Carige: il buio oltre la siepe
di Paolo Lingua
Il titolo del famoso film degli anni Cinquanta “Il buio oltre la siepe” sembra adattarsi a pennello alla vicenda della Banca Carige, sino alla metà degli anni Novanta una eccellenza economica e finanziaria della Liguria, motore sovente della produzione e degli investimenti nel territorio. Certo, anche centro di potere con riferimento alla Dc e in particolare agli uomini fidati (ma quasi sempre saggi e sagaci) di Paolo Emilio Taviani, istituto sopravvissuto ancora una dozzina d’anni come epicentro nella gestione contraddittoria (e per certi aspetti discutibile) ma certamente tosta di Giovanni Berneschi, poi travolto da complesse vicende giudiziarie.
Come annunciato da oltre un mese per il 31 gennaio prossimo è stata fissata l’assemblea degli azionisti nel corso della quale sarà eletto il nuovo consiglio e saranno poi indicati i nuovi amministratori, anche perché gli uscenti commissari straordinari - Pietro Modiano, Fabio Innocenzi e Raffaele Lener – non possono più essere riconfermati.

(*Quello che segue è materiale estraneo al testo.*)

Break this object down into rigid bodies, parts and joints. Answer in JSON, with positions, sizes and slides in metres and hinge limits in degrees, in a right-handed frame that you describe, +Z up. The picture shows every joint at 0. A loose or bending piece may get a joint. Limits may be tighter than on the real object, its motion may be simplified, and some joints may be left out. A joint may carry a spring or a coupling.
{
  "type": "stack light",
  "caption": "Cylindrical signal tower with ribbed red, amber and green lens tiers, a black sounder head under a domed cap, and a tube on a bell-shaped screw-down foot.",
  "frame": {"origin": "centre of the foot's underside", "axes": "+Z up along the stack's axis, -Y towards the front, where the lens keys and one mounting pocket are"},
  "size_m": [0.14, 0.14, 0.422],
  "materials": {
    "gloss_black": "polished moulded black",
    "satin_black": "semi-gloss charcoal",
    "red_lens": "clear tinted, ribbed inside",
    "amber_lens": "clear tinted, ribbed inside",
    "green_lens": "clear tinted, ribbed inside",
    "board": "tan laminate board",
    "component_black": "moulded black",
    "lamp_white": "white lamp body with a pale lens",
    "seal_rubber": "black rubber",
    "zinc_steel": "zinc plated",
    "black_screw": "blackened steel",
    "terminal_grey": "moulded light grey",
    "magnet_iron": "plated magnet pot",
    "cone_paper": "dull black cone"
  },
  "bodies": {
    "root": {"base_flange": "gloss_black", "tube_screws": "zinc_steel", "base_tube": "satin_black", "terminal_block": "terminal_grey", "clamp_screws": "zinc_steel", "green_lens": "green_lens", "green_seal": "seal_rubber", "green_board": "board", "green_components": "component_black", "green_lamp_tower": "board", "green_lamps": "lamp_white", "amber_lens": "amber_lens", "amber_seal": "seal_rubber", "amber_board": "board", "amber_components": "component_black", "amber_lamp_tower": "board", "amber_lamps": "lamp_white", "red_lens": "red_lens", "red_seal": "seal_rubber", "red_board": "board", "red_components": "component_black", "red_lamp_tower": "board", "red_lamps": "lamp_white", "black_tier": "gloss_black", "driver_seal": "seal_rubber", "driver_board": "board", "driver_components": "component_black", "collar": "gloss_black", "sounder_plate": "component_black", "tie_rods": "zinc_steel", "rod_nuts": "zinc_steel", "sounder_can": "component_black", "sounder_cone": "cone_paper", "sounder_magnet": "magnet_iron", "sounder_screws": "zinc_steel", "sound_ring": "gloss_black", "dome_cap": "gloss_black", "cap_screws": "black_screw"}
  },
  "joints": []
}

Secondo una lettura ottimistica, confermata ufficialmente, la banca, dopo una serie di crisi e dopo la sostituzione a rullo di tre consigli di amministrazione, l’assemblea del 20 settembre scorso aveva approvato un aumento di capitale di 700 milioni, sottoscritti per quasi l’80% dal Fitd (Fondo Interbancario) e per un po’ più dell’8% dal Ccb. Per il mese di febbraio si attendeva forse l’ingresso delle banche trentine con nuovi capitali freschi e il ritorno in Borsa dopo un’assenza lunghissima. Invece, in maniera ufficiosa ( ma la Carige ha sempre avuto, al di là della attuale vicenda che è misteriosa, dopo aver silenziato gli uffici genovesi, sistemi di comunicazione assai discutibili) s’è diffusa ieri in tarda sera la notizia-bomba che potrebbe far saltare tutti i giochi nei prossimi mesi.
Il gruppo Malacalza che controllava oltre il 27% delle azioni della Carige (e che con l’aumento di capitale di quest’anno è sceso al 2%) ha depositato nei giorni scorsi un’azione civile di risarcimento al tribunale di Genova chiedendo alla stessa Carige al Fondo Interbancario e alla Cassa Centrale Banca un risarcimento di 486 milioni di euro, pari all’investimento dei Malacalza in questi cinque anni da quando sono entrati tra gli azionisti. Ci sono altre cause portare avanti dai piccoli azionisti che fanno parte dei piccoli gruppi che hanno votato contro all’assemblea del 20 settembre scorso. E’ da ricordare che il gruppo Malacalza non ha votato l’aumento di capitale, lasciando l’assemblea a metà giornata. Il dettaglio è importante perché il ricorso giudiziario che mira al risarcimento danni può essere effettuato solo da chi non ha votato a favore dell’aumento di capitale.
Da quel che, per ora, si è appreso la prima udienza del processo potrebbe essere fissata tra la fine di aprile e i primi di maggio di quest’anno. Sempre secondo altre indiscrezioni l’azione giudiziaria dovrebbe vertere sulla questione della svalutazione del capitale effettuata l’estate scorsa: era fondata o infondata? E La valutazione al minimo che poi ha portato alla delibera di settembre, a sua volta, era fondata o infondata? Ma, soprattutto, adesso che cosa accadrà? E’ fin troppo ovvio che l’azione giudiziaria allunga sull’assemblea che si terrà entro i prossimi quindi giorni un’ombra lunga e inquietante. Come opereranno i nuovi amministratori? E come reagiranno i vecchi commissari in uscita, ormai da mesi in rottura con i Malacalza? E sarà possibile in un avvenire che si annuncia così incerto rilanciare interventi finanziari come quelli annunciati? E la Carige tornerà in Borsa? Oppure si eviterà il processo tentando una mediazione finanziaria visto che i Malacalza, comunque vada, ritengono chiusa la loro esperienza, non felicissima, nel settore bancario? Si naviga davvero a vista, come in altri momenti avevamo supposto e non a caso.